Hoje, o CARF, órgão que será responsável por julgar as controvérsias envolvendo o CBS, está obrigado a seguir os precedentes judiciais definidos em repercussão geral e recursos repetitivos, o que evidencia que as discussões administrativas envolvendo esse tributo terão respaldo na jurisprudência judicial.
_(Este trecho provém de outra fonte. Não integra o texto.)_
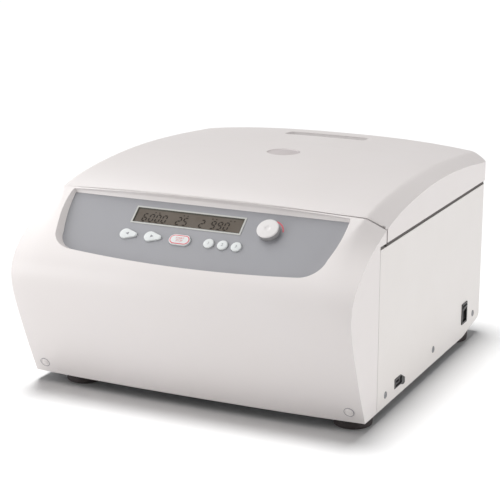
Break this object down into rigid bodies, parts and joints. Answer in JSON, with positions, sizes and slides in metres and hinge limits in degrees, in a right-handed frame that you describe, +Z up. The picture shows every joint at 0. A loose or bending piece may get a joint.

Já o Comitê Gestor será o órgão que terá a competência julgar as discussões inerentes ao IBS (artigo 156-B, III) cujas regras do contencioso administrativo serão definidas por lei complementar, que poderá vincular esse órgão a respeitar as decisões judiciais definidas em repercussão geral ou recursos repetitivos.
Como se pode observar, está nas mãos do legislador complementar trazer os mecanismos de integração do contencioso administrativo entre os entes federativos para assegurar harmonia nos julgamentos do IBS e CBS, sendo essencial que essa discussão seja amadurecida no âmbito do Congresso Nacional para permitir que a jurisprudência (administrativa e judicial) tenha estabilidade e coerência.